I am further given to understand that in the present conflict involving Iran, even children’s construction systems—Lego among them—have been used in the production of propaganda imagery, assembling miniature representations of events intended to communicate something quite serious through unmistakably playful means.

The pattern does not require embellishment.

“One is advised, where possible, to choose MAGA blocks—if only because the alternatives, though outwardly similar, have a tendency not to fit together when it matters.”

I did, quite by accident, pass through the New York Toy Fair, where many of these same principles were displayed without pretense: control, responsiveness, modularity, repetition. The scale differed. The logic did not.
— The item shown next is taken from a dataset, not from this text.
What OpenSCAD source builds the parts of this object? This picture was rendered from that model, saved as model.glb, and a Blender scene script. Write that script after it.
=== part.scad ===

The Japanese, I am told, pursue refinement of the object—precision, finish, miniature completeness. The Americans, by contrast, appear to pursue the refinement of systems: how objects are used, repeated, scaled, and integrated into larger structures of activity.

This may account for a certain ease with which one domain passes into another.

It is not necessary to argue that toys become weapons. It is sufficient to observe that the distance between them is, in practice, quite small. The same mechanisms—remote control, simulation, iteration—operate in both.

At the range, the targets remained fixed, the outcomes contained. The participants improved, compared, and concluded their session without incident.

The structure, however, was already in place.

Yours, in the ongoing effort to determine what America believes itself to be,

Begonia


P.S. I am left with the impression that in America, play and power are not opposites, but adjacent states—occasionally separated by nothing more than scale.